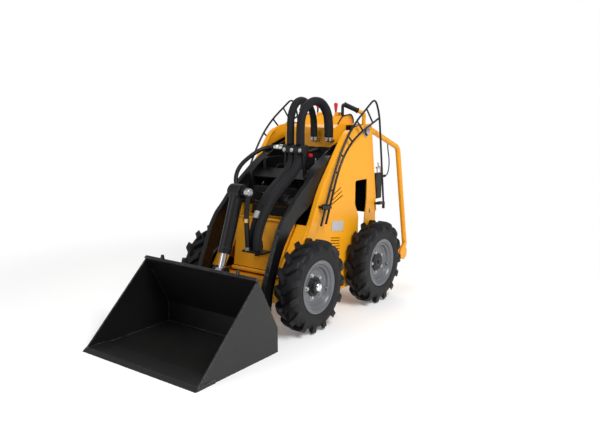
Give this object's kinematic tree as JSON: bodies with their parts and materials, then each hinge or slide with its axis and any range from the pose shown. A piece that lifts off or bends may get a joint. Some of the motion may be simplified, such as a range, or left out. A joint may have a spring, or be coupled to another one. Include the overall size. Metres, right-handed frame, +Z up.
{
  "type": "mini wheel loader",
  "caption": "Compact rigid-frame wheel loader with side lift arms, a tipping bucket on a quick hitch, hose arches, rod guards and a bent rear frame.",
  "frame": {"origin": "on the ground under the middle of the machine's overall box", "axes": "+X forward to the bucket, +Y to the machine's left, +Z up"},
  "size_m": [2.1783, 0.81, 1.254],
  "materials": {
    "yellow_paint": "semi-gloss enamel",
    "black_paint": "semi-gloss enamel",
    "silver_paint": "satin enamel",
    "tyre": "moulded rubber",
    "hose_sleeve": "woven sleeve",
    "rubber": "matt",
    "chrome": "hard chrome",
    "zinc": "zinc plated",
    "engine_black": "satin",
    "grip": "ribbed",
    "knob": "gloss",
    "steel_dark": "satin",
    "cable": "smooth"
  },
  "bodies": {
    "chassis": {"air_filter": "steel_dark", "arm_pivot_pins": "zinc", "bulkhead": "yellow_paint", "console": "yellow_paint", "control_levers": "knob", "engine": "engine_black", "front_panel": "steel_dark", "handle_grips": "grip", "handlebar": "yellow_paint", "holder_box": "steel_dark", "hood": "yellow_paint", "hose_arch_left": "hose_sleeve", "hose_arch_right": "hose_sleeve", "hose_fittings": "zinc", "lift_shaft": "zinc", "lower_frame": "yellow_paint", "muffler": "steel_dark", "nose_tank": "yellow_paint", "rear_frame": "yellow_paint", "rear_panel": "yellow_paint", "side_guards": "black_paint", "side_panels": "yellow_paint", "stop_cable": "cable", "top_deck": "yellow_paint", "tower_frame": "yellow_paint", "wheel_motors": "steel_dark"},
    "arm": {"lift_arms": "black_paint", "arm_cross": "black_paint", "hose_clamp": "black_paint", "couplers": "zinc", "hose_bracket": "black_paint", "sleeve_left": "hose_sleeve", "sleeve_right": "hose_sleeve", "aux_loop": "rubber"},
    "hitch": {"quick_hitch": "black_paint", "bucket": "black_paint"},
    "lift_barrel_left": {"lift_barrel_left": "black_paint"},
    "lift_rod_left": {"lift_rod_left": "chrome"},
    "lift_barrel_right": {"lift_barrel_right": "black_paint"},
    "lift_rod_right": {"lift_rod_right": "chrome"},
    "tilt_barrel": {"tilt_barrel": "black_paint"},
    "tilt_rod": {"tilt_rod": "chrome"},
    "wheel_front_left": {"tyre_front_left": "tyre", "rim_front_left": "silver_paint"},
    "wheel_front_right": {"tyre_front_right": "tyre", "rim_front_right": "silver_paint"},
    "wheel_rear_left": {"tyre_rear_left": "tyre", "rim_rear_left": "silver_paint"},
    "wheel_rear_right": {"tyre_rear_right": "tyre", "rim_rear_right": "silver_paint"}
  },
  "joints": [
    {"name": "wheel_front_left_turn", "type": "hinge", "parent": "chassis", "child": "wheel_front_left", "pos_m": [0.16519, 0.3425, 0.2525], "axis": [0, 1, 0], "continuous": true},
    {"name": "wheel_front_right_turn", "type": "hinge", "parent": "chassis", "child": "wheel_front_right", "pos_m": [0.16519, -0.3425, 0.2525], "axis": [0, 1, 0], "continuous": true},
    {"name": "wheel_rear_left_turn", "type": "hinge", "parent": "chassis", "child": "wheel_rear_left", "pos_m": [-0.51081, 0.3425, 0.2525], "axis": [0, 1, 0], "continuous": true},
    {"name": "wheel_rear_right_turn", "type": "hinge", "parent": "chassis", "child": "wheel_rear_right", "pos_m": [-0.51081, -0.3425, 0.2525], "axis": [0, 1, 0], "continuous": true},
    {"name": "lift", "type": "hinge", "parent": "chassis", "child": "arm", "pos_m": [-0.48181, 0, 1.05], "axis": [0, -1, 0], "range_deg": [0, 78], "deforming": ["hose_arch_left", "hose_arch_right"]},
    {"name": "tilt", "type": "hinge", "parent": "arm", "child": "hitch", "pos_m": [0.42519, 0, 0.16], "axis": [0, 1, 0], "range_deg": [-25, 72]},
    {"name": "lift_barrel_left_turn", "type": "hinge", "parent": "chassis", "child": "lift_barrel_left", "pos_m": [-0.38481, 0.22, 0.34], "axis": [0, -1, 0], "range_deg": [0, 7.68]},
    {"name": "lift_rod_left_slide", "type": "slide", "parent": "lift_barrel_left", "child": "lift_rod_left", "axis": [0.2795, 0, 0.9602], "range_m": [0, 0.365]},
    {"name": "lift_barrel_right_turn", "type": "hinge", "parent": "chassis", "child": "lift_barrel_right", "pos_m": [-0.38481, -0.22, 0.34], "axis": [0, -1, 0], "range_deg": [0, 7.68]},
    {"name": "lift_rod_right_slide", "type": "slide", "parent": "lift_barrel_right", "child": "lift_rod_right", "axis": [0.2795, 0, 0.9602], "range_m": [0, 0.365]},
    {"name": "tilt_barrel_turn", "type": "hinge", "parent": "arm", "child": "tilt_barrel", "pos_m": [0.35519, 0, 0.755], "axis": [0, -1, 0], "range_deg": [-2.72, 7.83]},
    {"name": "tilt_rod_slide", "type": "slide", "parent": "tilt_barrel", "child": "tilt_rod", "axis": [0.3371, 0, -0.9415], "range_m": [-0.06693, 0.19277]}
  ],
  "couplings": [
    {"joint": "lift_barrel_left_turn", "follows": "lift", "ratio": 0.0984},
    {"joint": "lift_rod_left_slide", "follows": "lift", "m_per_rad": 0.26811},
    {"joint": "lift_barrel_right_turn", "follows": "lift", "ratio": 0.0984},
    {"joint": "lift_rod_right_slide", "follows": "lift", "m_per_rad": 0.26811},
    {"joint": "tilt_barrel_turn", "follows": "tilt", "ratio": 0.1088},
    {"joint": "tilt_rod_slide", "follows": "tilt", "m_per_rad": 0.1534}
  ]
}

### Task to complete
Give the data again, exactly as it stands.

### Completed exercise
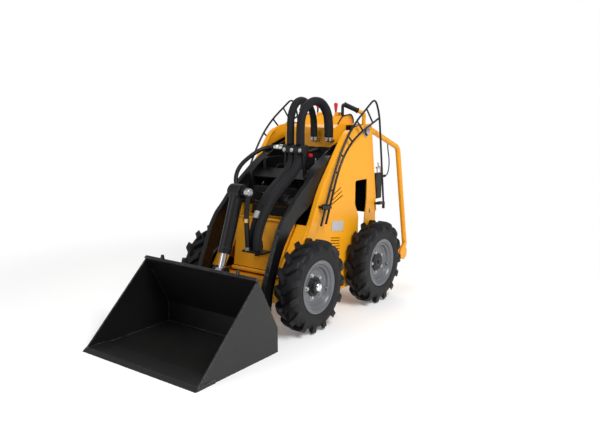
Give this object's kinematic tree as JSON: bodies with their parts and materials, then each hinge or slide with its axis and any range from the pose shown. A piece that lifts off or bends may get a joint. Some of the motion may be simplified, such as a range, or left out. A joint may have a spring, or be coupled to another one. Include the overall size. Metres, right-handed frame, +Z up.
{
  "type": "mini wheel loader",
  "caption": "Compact rigid-frame wheel loader with side lift arms, a tipping bucket on a quick hitch, hose arches, rod guards and a bent rear frame.",
  "frame": {"origin": "on the ground under the middle of the machine's overall box", "axes": "+X forward to the bucket, +Y to the machine's left, +Z up"},
  "size_m": [2.1783, 0.81, 1.254],
  "materials": {
    "yellow_paint": "semi-gloss enamel",
    "black_paint": "semi-gloss enamel",
    "silver_paint": "satin enamel",
    "tyre": "moulded rubber",
    "hose_sleeve": "woven sleeve",
    "rubber": "matt",
    "chrome": "hard chrome",
    "zinc": "zinc plated",
    "engine_black": "satin",
    "grip": "ribbed",
    "knob": "gloss",
    "steel_dark": "satin",
    "cable": "smooth"
  },
  "bodies": {
    "chassis": {"air_filter": "steel_dark", "arm_pivot_pins": "zinc", "bulkhead": "yellow_paint", "console": "yellow_paint", "control_levers": "knob", "engine": "engine_black", "front_panel": "steel_dark", "handle_grips": "grip", "handlebar": "yellow_paint", "holder_box": "steel_dark", "hood": "yellow_paint", "hose_arch_left": "hose_sleeve", "hose_arch_right": "hose_sleeve", "hose_fittings": "zinc", "lift_shaft": "zinc", "lower_frame": "yellow_paint", "muffler": "steel_dark", "nose_tank": "yellow_paint", "rear_frame": "yellow_paint", "rear_panel": "yellow_paint", "side_guards": "black_paint", "side_panels": "yellow_paint", "stop_cable": "cable", "top_deck": "yellow_paint", "tower_frame": "yellow_paint", "wheel_motors": "steel_dark"},
    "arm": {"lift_arms": "black_paint", "arm_cross": "black_paint", "hose_clamp": "black_paint", "couplers": "zinc", "hose_bracket": "black_paint", "sleeve_left": "hose_sleeve", "sleeve_right": "hose_sleeve", "aux_loop": "rubber"},
    "hitch": {"quick_hitch": "black_paint", "bucket": "black_paint"},
    "lift_barrel_left": {"lift_barrel_left": "black_paint"},
    "lift_rod_left": {"lift_rod_left": "chrome"},
    "lift_barrel_right": {"lift_barrel_right": "black_paint"},
    "lift_rod_right": {"lift_rod_right": "chrome"},
    "tilt_barrel": {"tilt_barrel": "black_paint"},
    "tilt_rod": {"tilt_rod": "chrome"},
    "wheel_front_left": {"tyre_front_left": "tyre", "rim_front_left": "silver_paint"},
    "wheel_front_right": {"tyre_front_right": "tyre", "rim_front_right": "silver_paint"},
    "wheel_rear_left": {"tyre_rear_left": "tyre", "rim_rear_left": "silver_paint"},
    "wheel_rear_right": {"tyre_rear_right": "tyre", "rim_rear_right": "silver_paint"}
  },
  "joints": [
    {"name": "wheel_front_left_turn", "type": "hinge", "parent": "chassis", "child": "wheel_front_left", "pos_m": [0.16519, 0.3425, 0.2525], "axis": [0, 1, 0], "continuous": true},
    {"name": "wheel_front_right_turn", "type": "hinge", "parent": "chassis", "child": "wheel_front_right", "pos_m": [0.16519, -0.3425, 0.2525], "axis": [0, 1, 0], "continuous": true},
    {"name": "wheel_rear_left_turn", "type": "hinge", "parent": "chassis", "child": "wheel_rear_left", "pos_m": [-0.51081, 0.3425, 0.2525], "axis": [0, 1, 0], "continuous": true},
    {"name": "wheel_rear_right_turn", "type": "hinge", "parent": "chassis", "child": "wheel_rear_right", "pos_m": [-0.51081, -0.3425, 0.2525], "axis": [0, 1, 0], "continuous": true},
    {"name": "lift", "type": "hinge", "parent": "chassis", "child": "arm", "pos_m": [-0.48181, 0, 1.05], "axis": [0, -1, 0], "range_deg": [0, 78], "deforming": ["hose_arch_left", "hose_arch_right"]},
    {"name": "tilt", "type": "hinge", "parent": "arm", "child": "hitch", "pos_m": [0.42519, 0, 0.16], "axis": [0, 1, 0], "range_deg": [-25, 72]},
    {"name": "lift_barrel_left_turn", "type": "hinge", "parent": "chassis", "child": "lift_barrel_left", "pos_m": [-0.38481, 0.22, 0.34], "axis": [0, -1, 0], "range_deg": [0, 7.68]},
    {"name": "lift_rod_left_slide", "type": "slide", "parent": "lift_barrel_left", "child": "lift_rod_left", "axis": [0.2795, 0, 0.9602], "range_m": [0, 0.365]},
    {"name": "lift_barrel_right_turn", "type": "hinge", "parent": "chassis", "child": "lift_barrel_right", "pos_m": [-0.38481, -0.22, 0.34], "axis": [0, -1, 0], "range_deg": [0, 7.68]},
    {"name": "lift_rod_right_slide", "type": "slide", "parent": "lift_barrel_right", "child": "lift_rod_right", "axis": [0.2795, 0, 0.9602], "range_m": [0, 0.365]},
    {"name": "tilt_barrel_turn", "type": "hinge", "parent": "arm", "child": "tilt_barrel", "pos_m": [0.35519, 0, 0.755], "axis": [0, -1, 0], "range_deg": [-2.72, 7.83]},
    {"name": "tilt_rod_slide", "type": "slide", "parent": "tilt_barrel", "child": "tilt_rod", "axis": [0.3371, 0, -0.9415], "range_m": [-0.06693, 0.19277]}
  ],
  "couplings": [
    {"joint": "lift_barrel_left_turn", "follows": "lift", "ratio": 0.0984},
    {"joint": "lift_rod_left_slide", "follows": "lift", "m_per_rad": 0.26811},
    {"joint": "lift_barrel_right_turn", "follows": "lift", "ratio": 0.0984},
    {"joint": "lift_rod_right_slide", "follows": "lift", "m_per_rad": 0.26811},
    {"joint": "tilt_barrel_turn", "follows": "tilt", "ratio": 0.1088},
    {"joint": "tilt_rod_slide", "follows": "tilt", "m_per_rad": 0.1534}
  ]
}